PF correction can save you money even if no penalties occurs. However, in most cases if the PF is high enough (as mivey saied - 0.85 is acceptable, mid 90's is great value) the saving will be minimal. Note that sometimes there are indirect saving that can be very much, like saving on infrastructure or fixing voltage levels.

Distributed PF correction is complicated to implement and many times not cost effective unless the lines are very long and the PF is very low. It can be done, however, with partially loaded motors when reducing their supply voltage.

 

[iwire]

I will totally ignore iwire, which his behavior questions if he deserves to be a moderator.

I love you too.:grin:

Please understand we get about at least one person a week trying to sell mysterious power saving boxes so I am very quick to judge.

No one has banned you even though at least a couple of other mods have suggested it.

 

[PowerQualityDoctor]

I know. That's why I referred you to two other moderators with whom I had long discussion of what is allowed and what is not. I have followed what was agreed together and you still insisted to try and fight and not listen.

Yes, I am commercially involved with different electrical appliances companies, at part of them I worked and hold their stocks, some of them pay my salary, and some of them I just own stocks if I like their product. And yes, I would love that my posts will lead to increase sales.

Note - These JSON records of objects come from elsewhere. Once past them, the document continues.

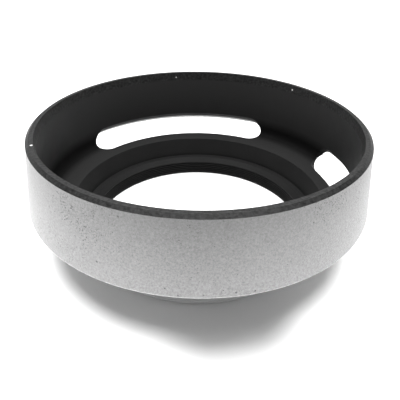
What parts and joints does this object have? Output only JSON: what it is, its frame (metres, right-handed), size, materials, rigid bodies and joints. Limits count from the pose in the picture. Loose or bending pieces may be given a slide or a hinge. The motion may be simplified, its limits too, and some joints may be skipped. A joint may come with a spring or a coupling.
{
  "type": "vented lens hood",
  "caption": "Short round metal lens hood with a silver outer sleeve, black vented baffle inside and a threaded rear neck.",
  "frame": {"origin": "centre of the rear face, on which the hood stands", "axes": "+Z along the optical axis towards the front rim; the first vent is centred 102 degrees anticlockwise from +X"},
  "size_m": [0.056, 0.056, 0.0205],
  "materials": {
    "silver_sleeve": "fine-grained matte silver",
    "black_rim": "satin black anodised",
    "black_baffle": "matte black anodised",
    "silver_mount": "satin turned",
    "black_throat": "matte black anodised"
  },
  "bodies": {
    "root": {"outer_sleeve": "silver_sleeve", "front_rim": "black_rim", "vented_baffle": "black_baffle", "mount_ring": "silver_mount", "throat_ring": "black_throat"}
  },
  "joints": []
}
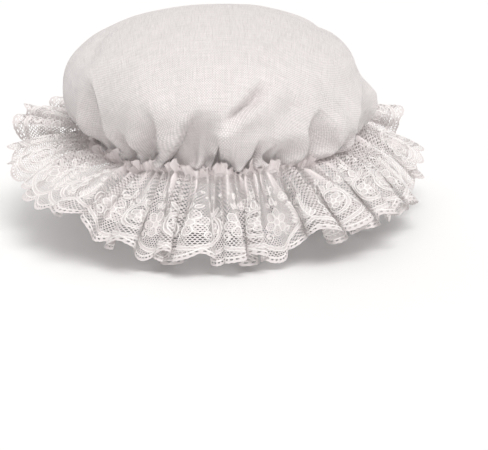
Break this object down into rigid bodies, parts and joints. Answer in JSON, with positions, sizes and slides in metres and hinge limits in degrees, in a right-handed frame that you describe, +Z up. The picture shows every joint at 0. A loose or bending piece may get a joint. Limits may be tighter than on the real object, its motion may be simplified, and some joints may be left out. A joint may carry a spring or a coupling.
{
  "type": "mob cap",
  "caption": "Puffed linen mob cap, gathered to an elastic head band, with a wide gathered ruffle of scalloped lace round it.",
  "frame": {"origin": "middle of the head opening, level with the line of stitches that joins the crown, the band and the lace", "axes": "+Z up through the crown, +Y towards the nape, -Y towards the face, +X towards the wearer's left"},
  "size_m": [0.2998, 0.3213, 0.1454],
  "materials": {
    "linen": "matt plain weave, off-white",
    "elastic_casing": "matt gathered tape, off-white",
    "lace": "soft white machine lace with a slight sheen"
  },
  "bodies": {
    "root": {"linen_crown": "linen", "gathering_band": "elastic_casing", "lace_ruffle": "lace"}
  },
  "joints": []
}
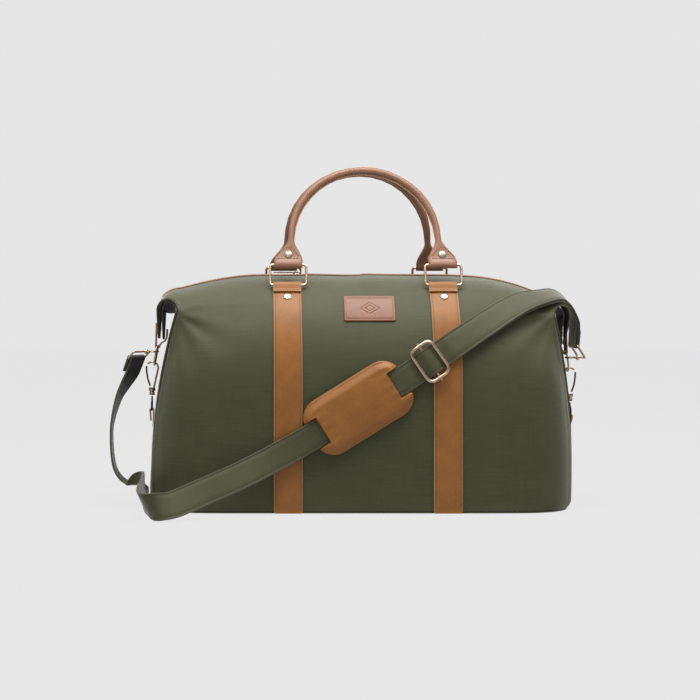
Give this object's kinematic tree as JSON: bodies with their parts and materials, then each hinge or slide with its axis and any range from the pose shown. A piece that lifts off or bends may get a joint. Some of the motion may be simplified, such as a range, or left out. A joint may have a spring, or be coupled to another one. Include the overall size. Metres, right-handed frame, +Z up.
{
  "type": "duffel bag",
  "caption": "Canvas weekender bag with leather straps, winged zip ends, two rolled handles on rings and a shoulder strap with a pad and slider.",
  "frame": {"origin": "on the ground under the middle of the bag", "axes": "+Z up, +X along the bag's length to the viewer's right when seen from the front, the front faces -Y"},
  "size_m": [0.6223, 0.3235, 0.445],
  "materials": {
    "canvas": "matt woven olive canvas",
    "strap_canvas": "matt ribbed olive canvas, near-black underneath",
    "leather": "smooth semi-gloss tan with stitched edges",
    "handle_leather": "smooth semi-gloss tan, rolled",
    "label_leather": "semi-gloss tan with a debossed pattern",
    "rose_gold": "polished pale rose gold",
    "rivets": "polished pale gold",
    "dark_metal": "dark bronze",
    "zip_tape": "matt woven tape",
    "zip_teeth": "coil teeth, satin",
    "board": "stiff board, matt"
  },
  "bodies": {
    "root": {"back_panel": "canvas", "base_board": "board", "base_panel": "canvas", "front_panel": "canvas", "label_patch": "label_leather", "left_gusset": "canvas", "pad_cover": "leather", "right_gusset": "canvas", "shoulder_pad": "leather", "shoulder_strap": "strap_canvas", "side_loop_left": "dark_metal", "side_loop_right": "dark_metal", "side_tab_left": "leather", "side_tab_right": "leather", "slider_bar": "rose_gold", "slider_frame": "rose_gold", "strap_back_left": "leather", "strap_back_right": "leather", "strap_clasp_left": "rose_gold", "strap_clasp_right": "rose_gold", "strap_front_left": "leather", "strap_front_right": "leather", "strap_loop_left": "rose_gold", "strap_loop_right": "rose_gold", "strap_rivet_back_left": "rivets", "strap_rivet_back_right": "rivets", "strap_rivet_front_left": "rivets", "strap_rivet_front_right": "rivets", "wing_tab_left": "leather", "wing_tab_right": "leather", "zip_tape_back": "zip_tape", "zip_tape_front": "zip_tape", "zip_teeth": "zip_teeth", "zip_trim_back": "leather", "zip_trim_front": "leather"},
    "front_ring_left": {"ring_front_left": "rose_gold"},
    "front_ring_right": {"ring_front_right": "rose_gold"},
    "front_handle": {"handle_front": "handle_leather", "handle_rivet_front_left": "rivets", "handle_rivet_front_right": "rivets"},
    "back_ring_left": {"ring_back_left": "rose_gold"},
    "back_ring_right": {"ring_back_right": "rose_gold"},
    "back_handle": {"handle_back": "handle_leather", "handle_rivet_back_left": "rivets", "handle_rivet_back_right": "rivets"},
    "zip_slider": {"zip_slider": "rose_gold"},
    "zip_pull": {"zip_pull": "rose_gold"},
    "wing_ring_left": {"wing_ring_left": "rose_gold"},
    "side_hook_left": {"side_hook_left": "rose_gold"},
    "side_gate_left": {"side_gate_left": "rose_gold"},
    "strap_gate_left": {"strap_gate_left": "rose_gold"},
    "wing_ring_right": {"wing_ring_right": "rose_gold"},
    "side_hook_right": {"side_hook_right": "rose_gold"},
    "side_gate_right": {"side_gate_right": "rose_gold"},
    "strap_gate_right": {"strap_gate_right": "rose_gold"}
  },
  "joints": [
    {"name": "front_ring_left_swing", "type": "hinge", "parent": "root", "child": "front_ring_left", "pos_m": [-0.0984, -0.06755, 0.28707], "axis": [1, 0, 0], "range_deg": [0, 100]},
    {"name": "front_ring_right_swing", "type": "hinge", "parent": "root", "child": "front_ring_right", "pos_m": [0.1016, -0.06755, 0.28707], "axis": [1, 0, 0], "range_deg": [0, 100]},
    {"name": "front_handle_swing", "type": "hinge", "parent": "front_ring_left", "child": "front_handle", "pos_m": [-0.0984, -0.05685, 0.31349], "axis": [1, 0, 0], "range_deg": [0, 50]},
    {"name": "back_ring_left_swing", "type": "hinge", "parent": "root", "child": "back_ring_left", "pos_m": [-0.1016, 0.06755, 0.28707], "axis": [-1, 0, 0], "range_deg": [0, 100]},
    {"name": "back_ring_right_swing", "type": "hinge", "parent": "root", "child": "back_ring_right", "pos_m": [0.0984, 0.06755, 0.28707], "axis": [-1, 0, 0], "range_deg": [0, 100]},
    {"name": "back_handle_swing", "type": "hinge", "parent": "back_ring_left", "child": "back_handle", "pos_m": [-0.1016, 0.05685, 0.31349], "axis": [-1, 0, 0], "range_deg": [0, 50]},
    {"name": "zip_slide", "type": "slide", "parent": "root", "child": "zip_slider", "axis": [1, 0, 0], "range_m": [0, 0.195]},
    {"name": "zip_pull_flip", "type": "hinge", "parent": "zip_slider", "child": "zip_pull", "pos_m": [-0.085, 0, 0.3052], "axis": [0, 1, 0], "range_deg": [0, 160]},
    {"name": "wing_ring_left_swing", "type": "hinge", "parent": "root", "child": "wing_ring_left", "pos_m": [-0.27, 0, 0.2075], "axis": [0, 1, 0], "range_deg": [0, 5]},
    {"name": "side_hook_left_swivel", "type": "hinge", "parent": "root", "child": "side_hook_left", "pos_m": [-0.2775, 0, 0.149], "axis": [0, 0, 1], "range_deg": [-25, 25]},
    {"name": "side_gate_left_press", "type": "hinge", "parent": "side_hook_left", "child": "side_gate_left", "pos_m": [-0.2799, 0, 0.1546], "axis": [0, 1, 0], "range_deg": [0, 20], "stiffness_Nm_per_rad": 0.01, "springref_deg": -17.19},
    {"name": "strap_gate_left_press", "type": "hinge", "parent": "root", "child": "strap_gate_left", "pos_m": [-0.27796, -0.02327, 0.2005], "axis": [0, 0, 1], "range_deg": [0, 10], "stiffness_Nm_per_rad": 0.01, "springref_deg": -17.19},
    {"name": "wing_ring_right_swing", "type": "hinge", "parent": "root", "child": "wing_ring_right", "pos_m": [0.27, 0, 0.1995], "axis": [0, -1, 0], "range_deg": [0, 5]},
    {"name": "side_hook_right_swivel", "type": "hinge", "parent": "root", "child": "side_hook_right", "pos_m": [0.2775, 0, 0.141], "axis": [0, 0, 1], "range_deg": [-25, 25]},
    {"name": "side_gate_right_press", "type": "hinge", "parent": "side_hook_right", "child": "side_gate_right", "pos_m": [0.2799, 0, 0.1466], "axis": [0, -1, 0], "range_deg": [0, 20], "stiffness_Nm_per_rad": 0.01, "springref_deg": -17.19},
    {"name": "strap_gate_right_press", "type": "hinge", "parent": "root", "child": "strap_gate_right", "pos_m": [0.27796, -0.02327, 0.1925], "axis": [0, 0, -1], "range_deg": [0, 10], "stiffness_Nm_per_rad": 0.01, "springref_deg": -17.19}
  ],
  "couplings": [
    {"joint": "front_ring_right_swing", "follows": "front_ring_left_swing", "ratio": 1},
    {"joint": "back_ring_right_swing", "follows": "back_ring_left_swing", "ratio": 1}
  ]
}
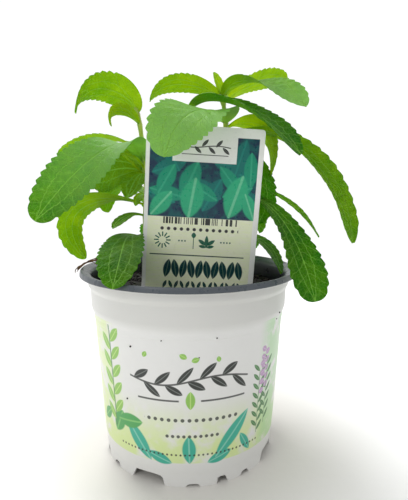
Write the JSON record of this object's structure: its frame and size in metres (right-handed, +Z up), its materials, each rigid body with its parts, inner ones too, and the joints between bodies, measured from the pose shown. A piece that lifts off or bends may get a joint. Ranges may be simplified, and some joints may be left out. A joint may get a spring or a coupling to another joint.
{
  "type": "potted stevia plant",
  "caption": "Young stevia plant with long toothed leaves in a round plastic nursery pot, with potting soil and an upright plant tag.",
  "frame": {"origin": "centre of the pot's foot, on the surface it stands on", "axes": "+Z up along the pot's axis, -Y towards the face of the plant tag, +X to the right seen from the tag's side"},
  "size_m": [0.1666, 0.1409, 0.216],
  "materials": {
    "pot_plastic": "white semi-gloss plastic outside, dark slate inside and on the rim, with a soft leaf print",
    "potting_soil": "damp dark potting soil, crumbly",
    "tag_card": "thin printed plastic card, satin",
    "leaf_green": "fresh thin leaves and green stems, fine hairs, satin",
    "dry_stalk": "dry brown stalk, matt"
  },
  "bodies": {
    "root": {"pot": "pot_plastic", "soil": "potting_soil", "plant_tag": "tag_card", "stem_left": "leaf_green", "stem_middle": "leaf_green", "stem_inner": "leaf_green", "stem_rear_left": "leaf_green", "stem_rear_right": "leaf_green", "dry_stalk": "dry_stalk"}
  },
  "joints": []
}
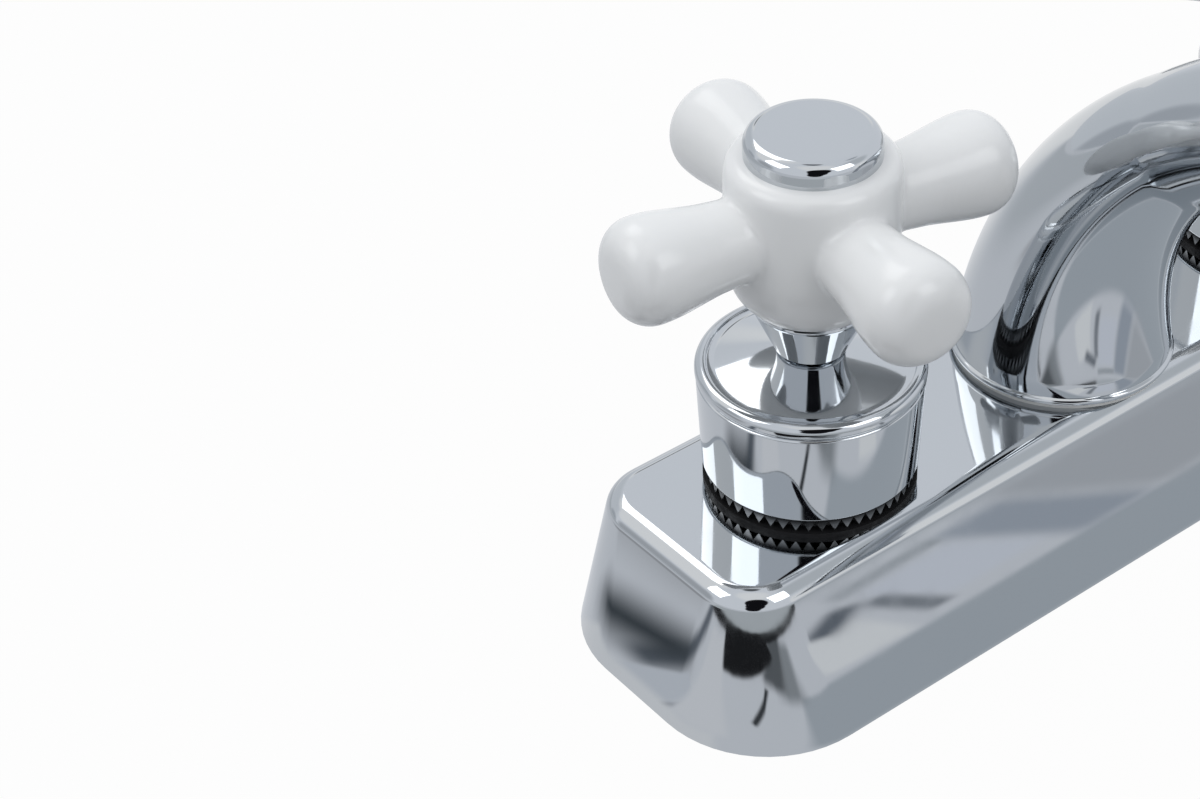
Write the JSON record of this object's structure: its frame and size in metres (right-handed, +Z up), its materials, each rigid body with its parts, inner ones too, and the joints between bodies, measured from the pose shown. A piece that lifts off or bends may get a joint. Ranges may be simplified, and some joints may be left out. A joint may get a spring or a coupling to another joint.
{
  "type": "basin mixer tap",
  "caption": "Two-handle deck-mounted basin mixer with porcelain cross handles, beaded bonnets and a curved swivel spout over one oblong chrome deck.",
  "frame": {"origin": "on the counter plane under the middle of the deck, half way between the handles", "axes": "+Z up, +X along the deck to the right-hand handle, -Y towards the user, under the spout outlet"},
  "size_m": [0.1696, 0.1596, 0.1414],
  "materials": {
    "deck_chrome": "polished chrome plate",
    "spout_chrome": "polished chrome plate",
    "porcelain": "glossy white glaze",
    "disc_ceramic": "lapped",
    "brass": "machined",
    "steel": "bright",
    "dark_metal": "dark, oiled",
    "black_rubber": "matt",
    "white_plastic": "matt"
  },
  "bodies": {
    "tap_base": {"base_gasket": "black_rubber", "deck_body": "deck_chrome", "left_bonnet": "deck_chrome", "left_bonnet_pad": "black_rubber", "left_fixed_disc": "disc_ceramic", "left_mounting_nut": "brass", "left_mounting_washer": "steel", "left_seat_seal": "black_rubber", "left_serrated_ring": "dark_metal", "left_shank": "brass", "left_spindle_ring": "black_rubber", "left_valve_housing": "brass", "right_bonnet": "deck_chrome", "right_bonnet_pad": "black_rubber", "right_fixed_disc": "disc_ceramic", "right_mounting_nut": "brass", "right_mounting_washer": "steel", "right_seat_seal": "black_rubber", "right_serrated_ring": "dark_metal", "right_shank": "brass", "right_spindle_ring": "black_rubber", "right_valve_housing": "brass", "spout_clip": "steel", "spout_slip_ring": "white_plastic", "spout_stop_pin": "steel"},
    "left_handle": {"left_cross": "porcelain", "left_handle_collar": "deck_chrome", "left_handle_screw": "steel", "left_handle_cap": "deck_chrome", "left_spindle": "brass", "left_moving_disc": "disc_ceramic"},
    "right_handle": {"right_cross": "porcelain", "right_handle_collar": "deck_chrome", "right_handle_screw": "steel", "right_handle_cap": "deck_chrome", "right_spindle": "brass", "right_moving_disc": "disc_ceramic"},
    "spout_arm": {"spout": "spout_chrome", "aerator_housing": "spout_chrome", "aerator_insert": "white_plastic", "aerator_washer": "black_rubber", "spout_upper_ring": "black_rubber", "spout_lower_ring": "black_rubber"}
  },
  "joints": [
    {"name": "left_handle_turn", "type": "hinge", "parent": "tap_base", "child": "left_handle", "pos_m": [-0.0508, 0, 0.0592], "axis": [0, 0, 1], "range_deg": [0, 90]},
    {"name": "right_handle_turn", "type": "hinge", "parent": "tap_base", "child": "right_handle", "pos_m": [0.0508, 0, 0.0592], "axis": [0, 0, 1], "range_deg": [-90, 0]},
    {"name": "spout_swivel", "type": "hinge", "parent": "tap_base", "child": "spout_arm", "pos_m": [0, -0.002, 0.026], "axis": [0, 0, 1], "range_deg": [-30, 30]}
  ]
}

But no, I am not a salesman, I am an engineer. I am the product specialists (which belongs to the marketing department). I do have more than 20 years of experience and am invited by reputable organization to lecture on various topics. I guess it is both my technical and presenting skills. My next lecture is next Monday about Power Quality monitoring at a training session of a society of electrical engineers, although I don't work in the PQ business for over 2 years. Just for the record, I do it for free. Also my website, whose link you deleted, is completly free. Why for free? My wife says that I am stupid. She is always right

 

[mivey]

...My company developed a unique technology that can do it without any harmonics at all...

Got a technical brief of the methodology or a patent reference?